E’ innegabile che il Vaticano II pone alla Chiesa le questioni essenziali della modernità: la coscienza, la libertà religiosa, la verità, la ragione e la fede, l’unità naturale o soprannaturale del genere umano, la violenza e il dialogo con le culture, la grazia e le aspettative degli esseri umani, ecc. Non ci si può accontentare oggi di risposte di ieri, quest’ultime devono prendere in considerazione le nuove problematiche. Ma il Concilio è datato 1965 e oggi non è più un discorso chiuso su se stesso. Noi lo riconosciamo per ciò che è : un concilio ecumenico che rileva del magistero autentico, ma non infallibile in ogni punto e, in ragione proprio delle sue novità, si scontra con certe difficoltà nella sua continuità con il Vangelo e la Tradizione.


Quello che ci ha chiarito sarebbe dunque il senso della formula dell’impegno, che avete sottoscritto il giorno della fondazione del vostro Istituto: “A proposito di alcuni punti insegnati nel Concilio Vaticano II o concernenti alcune riforme posteriori della liturgia e del diritto, e che ci sembrano difficilmente conciliabili con la Tradizione, noi ci impegniamo ad un’attitudine positiva di studio e di comunicazione con la Sede Apostolica evitando la polemica. Questa attitudine di studio vuole partecipare, per mezzo di una critica seria e costruttiva, alla preparazione di un’interpretazione autentica dalla parte della Santa Sede su questi punti del Vaticano II” ?

In effetti, noi abbiamo ottenuto questa libertà di contribuire, stando al nostro posto, inizialmente per mezzo di studi e pubblicazioni interne all’Istituto, a questo lavoro titanico di designazione dei testi e delle teorie che pongono problemi da quarant’anni, concernenti non solo il Concilio ma anche le riforme liturgiche (o altre), che lo hanno seguito.
Stiamo preparando degli studi sulla liturgia e sui punti di litigio classici del Concilio. L’organizzazione di sessioni di lavoro e lo scambio con altri interlocutori è la tappa successiva.

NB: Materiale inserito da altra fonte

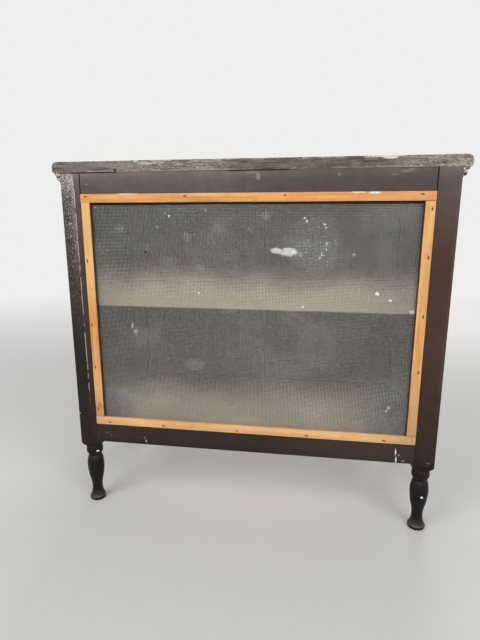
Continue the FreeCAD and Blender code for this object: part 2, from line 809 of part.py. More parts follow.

La Fraternità San Pio X potrebbe anch’essa avere un ruolo simile al vostro in questo lavoro di “proporre al Papa”, che resta sempre l’unico soggetto del supremo potere magisteriale?

Certamente! Dopo la revoca delle scomuniche dei quattro vescovi della Fraternità San Pio X, immaginiamo che le discussioni dottrinali, finora segrete e informali, possano organizzarsi con l’avallo del Santo Padre, e permettere agli interlocutori di far valere e di scambiare le argomentazioni teologiche che nutrono la critica tradizionalista.


Seppure in una prospettiva di “continuità”, gli approcci “ermeneutici” sono oggetto di posizioni differenziate. Quale metodo di lavoro adottare?

In effetti, l’ermeneutica è essa stessa oggetto di un dibattito preliminare. Un tale lavoro supporrebbe anzitutto la definizione del metodo e dei principi ermeneutici. Si tratta di salvare il testo del Concilio alla lettera, costi quel che costi, come un blocco infallibile, sacro e ispirato fino all’ ultimo “iota”, ad immagine della Bibbia? Un tale postulato potrebbe portare ad una forma di fondamentalismo conciliare, rovinoso per la Chiesa. Si tratta piuttosto di ritrovare lo spirito del testo, aldilà della lettera? Ma il Santo Padre stesso ha scartato la rivendicazione invocatrice di questo “spirito del Concilio”, indefinibile e causa di tante “rotture” (pratiche, dottrinali, liturgiche) nel seno della Chiesa. Si tratta allora di ritrovare l’intenzione dei Padri Conciliari, redattori del testo? Qui nasce una seria difficoltà pratica: il testo del Concilio Vaticano II è un “patchwork”, il risultato di un compromesso nel seno di un’assemblea, tra differenti gruppi di lavoro spesso in opposizione tra loro, ciascuno dei quali ha cercato di “tirare a sé” il senso, tra una frase e l’altra….. Non resta allora altro che andare a ritrovare l’intenzione di Paolo VI? Oppure quella della Chiesa? Ma l’intenzione della Chiesa non può essere che tradizionale. E inoltre, la Chiesa non si è ancora espressa in maniera “autentica” sul senso che deve essere dato ai testi maggiori del Concilio, che pongono gravi difficoltà per la trasmissione della fede. E’ per questo che il papa Benedetto XVI, nel suo discorso del 22/12/2005, afferma che bisogna rivenire non solo al testo del Concilio, ma anche sul testo del Concilio. Sarà la base del nostro lavoro critico.